-------- Dataset section --------

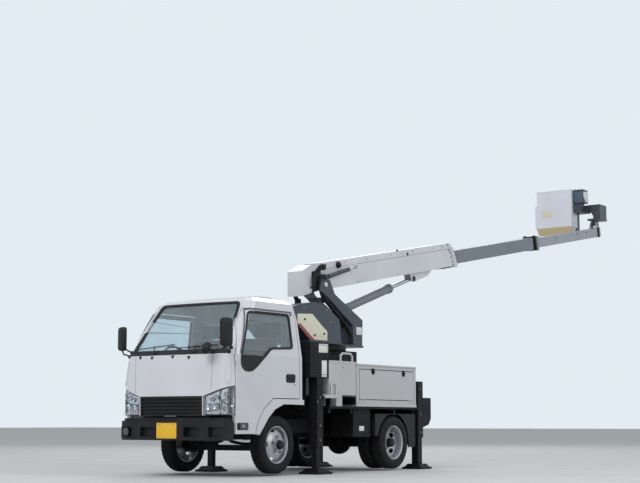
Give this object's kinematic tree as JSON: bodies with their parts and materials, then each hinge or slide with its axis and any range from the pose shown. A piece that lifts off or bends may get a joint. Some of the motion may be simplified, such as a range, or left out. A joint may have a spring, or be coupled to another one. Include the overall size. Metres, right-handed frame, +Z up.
{
  "type": "cherry picker truck",
  "caption": "Light cab-over truck on its jacks with a turntable, a telescopic boom on a lift cylinder and a work bucket that stays level.",
  "frame": {"origin": "on the ground on the centre plane, under the front axle", "axes": "+X to the vehicle's left, +Y to its rear, +Z up"},
  "size_m": [2.0799, 12.9515, 5.12],
  "materials": {
    "cab_paint": "gloss cab paint",
    "body_paint": "pale grey-white body paint",
    "chassis_paint": "black chassis paint",
    "jack_paint": "black paint",
    "turret_paint": "dark blue-grey paint",
    "boom_paint": "off-white paint",
    "boom_mid_paint": "grey paint",
    "boom_outer_paint": "light grey paint",
    "bucket_shell": "moulded insulating shell",
    "rim_paint": "silver rim paint",
    "tyre_rubber": "road tyre",
    "window_glass": "laminated glass",
    "lamp_glass": "clear lamp cover",
    "tail_lens": "red lens",
    "black_plastic": "black moulding",
    "seat_cloth": "seat cloth",
    "dark_iron": "cast iron",
    "rod_chrome": "hard chrome rod",
    "bright_steel": "bare steel"
  },
  "bodies": {
    "chassis": {"chassis_frame": "chassis_paint", "front_axle": "chassis_paint", "rear_axle": "chassis_paint", "leaf_springs": "chassis_paint", "engine_block": "dark_iron", "prop_shaft": "chassis_paint", "exhaust": "bright_steel", "front_bumper": "black_plastic", "subframe": "chassis_paint", "deck": "chassis_paint", "side_boxes": "body_paint", "side_tanks": "chassis_paint", "mudguards": "black_plastic", "outrigger_front": "jack_paint", "outrigger_rear": "jack_paint", "toolbox_left": "body_paint", "toolbox_right": "body_paint", "tail_lamps": "tail_lens"},
    "cab": {"cab_shell": "cab_paint", "cab_glass": "window_glass", "headlamps": "lamp_glass", "grille": "black_plastic", "seats": "seat_cloth", "dashboard": "black_plastic", "mirrors": "black_plastic"},
    "cab_door_left": {"door_left": "cab_paint", "door_glass_left": "window_glass"},
    "cab_door_right": {"door_right": "cab_paint", "door_glass_right": "window_glass"},
    "locker_door_left": {"toolbox_door_left": "body_paint"},
    "locker_door_right": {"toolbox_door_right": "body_paint"},
    "steer_knuckle_left": {"knuckle_left": "dark_iron"},
    "steer_knuckle_right": {"knuckle_right": "dark_iron"},
    "front_wheel_left": {"front_tyre_left": "tyre_rubber", "front_rim_left": "rim_paint"},
    "front_wheel_right": {"front_tyre_right": "tyre_rubber", "front_rim_right": "rim_paint"},
    "rear_wheels_left": {"rear_tyres_left": "tyre_rubber", "rear_rims_left": "rim_paint"},
    "rear_wheels_right": {"rear_tyres_right": "tyre_rubber", "rear_rims_right": "rim_paint"},
    "jack_front_left": {"front_jack_leg_left": "jack_paint"},
    "jack_front_right": {"front_jack_leg_right": "jack_paint"},
    "jack_rear_left": {"rear_jack_leg_left": "jack_paint"},
    "jack_rear_right": {"rear_jack_leg_right": "jack_paint"},
    "turret": {"turret_frame": "turret_paint", "turret_cover": "turret_paint"},
    "boom_lower": {"boom_base": "boom_paint"},
    "boom_middle": {"boom_mid": "boom_mid_paint"},
    "boom_upper": {"boom_outer": "boom_outer_paint"},
    "lift_cylinder": {"lift_barrel": "boom_mid_paint"},
    "lift_cylinder_rod": {"lift_rod": "rod_chrome"},
    "level_cylinder": {"level_barrel": "chassis_paint"},
    "level_cylinder_rod": {"level_rod": "rod_chrome"},
    "tip_carrier": {"tip_bracket": "boom_outer_paint"},
    "work_platform": {"swing_arm": "turret_paint", "bucket": "bucket_shell"}
  },
  "joints": [
    {"name": "cab_tilt", "type": "hinge", "parent": "chassis", "child": "cab", "pos_m": [0, -1.04, 0.64], "axis": [1, 0, 0], "range_deg": [0, 40]},
    {"name": "cab_door_left_hinge", "type": "hinge", "parent": "cab", "child": "cab_door_left", "pos_m": [0.838, -0.885, 1], "axis": [0, 0, -1], "range_deg": [0, 65]},
    {"name": "cab_door_right_hinge", "type": "hinge", "parent": "cab", "child": "cab_door_right", "pos_m": [-0.838, -0.885, 1], "axis": [0, 0, 1], "range_deg": [0, 65]},
    {"name": "locker_door_left_hinge", "type": "hinge", "parent": "chassis", "child": "locker_door_left", "pos_m": [0.904, 2.31, 0.94], "axis": [0, 1, 0], "range_deg": [0, 90]},
    {"name": "locker_door_right_hinge", "type": "hinge", "parent": "chassis", "child": "locker_door_right", "pos_m": [-0.904, 2.31, 0.94], "axis": [0, -1, 0], "range_deg": [0, 90]},
    {"name": "steer_left", "type": "hinge", "parent": "chassis", "child": "steer_knuckle_left", "pos_m": [0.59, 0, 0.37], "axis": [0, 0, 1], "range_deg": [-35, 35]},
    {"name": "steer_right", "type": "hinge", "parent": "chassis", "child": "steer_knuckle_right", "pos_m": [-0.59, 0, 0.37], "axis": [0, 0, 1], "range_deg": [-35, 35]},
    {"name": "front_wheel_left_spin", "type": "hinge", "parent": "steer_knuckle_left", "child": "front_wheel_left", "pos_m": [0.7, 0, 0.37], "axis": [1, 0, 0], "continuous": true},
    {"name": "front_wheel_right_spin", "type": "hinge", "parent": "steer_knuckle_right", "child": "front_wheel_right", "pos_m": [-0.7, 0, 0.37], "axis": [1, 0, 0], "continuous": true},
    {"name": "rear_wheels_left_spin", "type": "hinge", "parent": "chassis", "child": "rear_wheels_left", "pos_m": [0.71, 2.5, 0.37], "axis": [1, 0, 0], "continuous": true},
    {"name": "rear_wheels_right_spin", "type": "hinge", "parent": "chassis", "child": "rear_wheels_right", "pos_m": [-0.71, 2.5, 0.37], "axis": [1, 0, 0], "continuous": true},
    {"name": "jack_front_left_slide", "type": "slide", "parent": "chassis", "child": "jack_front_left", "axis": [0, 0, 1], "range_m": [0, 0.26]},
    {"name": "jack_rear_left_slide", "type": "slide", "parent": "chassis", "child": "jack_rear_left", "axis": [0, 0, 1], "range_m": [0, 0.26]},
    {"name": "jack_front_right_slide", "type": "slide", "parent": "chassis", "child": "jack_front_right", "axis": [0, 0, 1], "range_m": [0, 0.26]},
    {"name": "jack_rear_right_slide", "type": "slide", "parent": "chassis", "child": "jack_rear_right", "axis": [0, 0, 1], "range_m": [0, 0.26]},
    {"name": "turret_slew", "type": "hinge", "parent": "chassis", "child": "turret", "pos_m": [0, 1.95, 1.675], "axis": [0, 0, 1], "continuous": true},
    {"name": "boom_lift", "type": "hinge", "parent": "turret", "child": "boom_lower", "pos_m": [0, 1.9, 2.5], "axis": [1, 0, 0], "range_deg": [-10, 68]},
    {"name": "boom_middle_slide", "type": "slide", "parent": "boom_lower", "child": "boom_middle", "axis": [0, 0.9839, 0.1788], "range_m": [-2.9, 0]},
    {"name": "boom_upper_slide", "type": "slide", "parent": "boom_middle", "child": "boom_upper", "axis": [0, 0.9839, 0.1788], "range_m": [-2.61, 0]},
    {"name": "tip_level", "type": "hinge", "parent": "boom_upper", "child": "tip_carrier", "pos_m": [0, 11.37376, 4.45138], "axis": [1, 0, 0], "range_deg": [-69, 11]},
    {"name": "platform_swing", "type": "hinge", "parent": "tip_carrier", "child": "work_platform", "pos_m": [0, 11.49, 4.6], "axis": [0, 0, -1], "range_deg": [0, 180]},
    {"name": "lift_cylinder_pivot", "type": "hinge", "parent": "turret", "child": "lift_cylinder", "pos_m": [0, 2.1, 2.06], "axis": [1, 0, 0], "range_deg": [-10, 65]},
    {"name": "lift_cylinder_slide", "type": "slide", "parent": "lift_cylinder", "child": "lift_cylinder_rod", "axis": [0, 0.9535, 0.3015], "range_m": [-0.081, 0.531]},
    {"name": "level_cylinder_pivot", "type": "hinge", "parent": "turret", "child": "level_cylinder", "pos_m": [0.222, 1.8662, 2.59651], "axis": [1, 0, 0], "range_deg": [-12, 73]},
    {"name": "level_cylinder_slide", "type": "slide", "parent": "level_cylinder", "child": "level_cylinder_rod", "axis": [0, 0.9608, 0.2772], "range_m": [-0.104, 0.018]}
  ],
  "couplings": [
    {"joint": "steer_right", "follows": "steer_left", "ratio": 1},
    {"joint": "boom_upper_slide", "follows": "boom_middle_slide", "ratio": 0.89655},
    {"joint": "tip_level", "follows": "boom_lift", "ratio": -1},
    {"joint": "lift_cylinder_pivot", "follows": "boom_lift", "ratio": 0.94},
    {"joint": "lift_cylinder_slide", "follows": "boom_lift", "m_per_rad": 0.445},
    {"joint": "level_cylinder_pivot", "follows": "boom_lift", "ratio": 1.06},
    {"joint": "level_cylinder_slide", "follows": "boom_lift", "m_per_rad": -0.085}
  ]
}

--------

**Stated task**
Gather all lines with the string "materials" from the data.

**Task answer**
Give this object's kinematic tree as JSON: bodies with their parts and materials, then each hinge or slide with its axis and any range from the pose shown. A piece that lifts off or bends may get a joint. Some of the motion may be simplified, such as a range, or left out. A joint may have a spring, or be coupled to another one. Include the overall size. Metres, right-handed frame, +Z up.
  "materials": {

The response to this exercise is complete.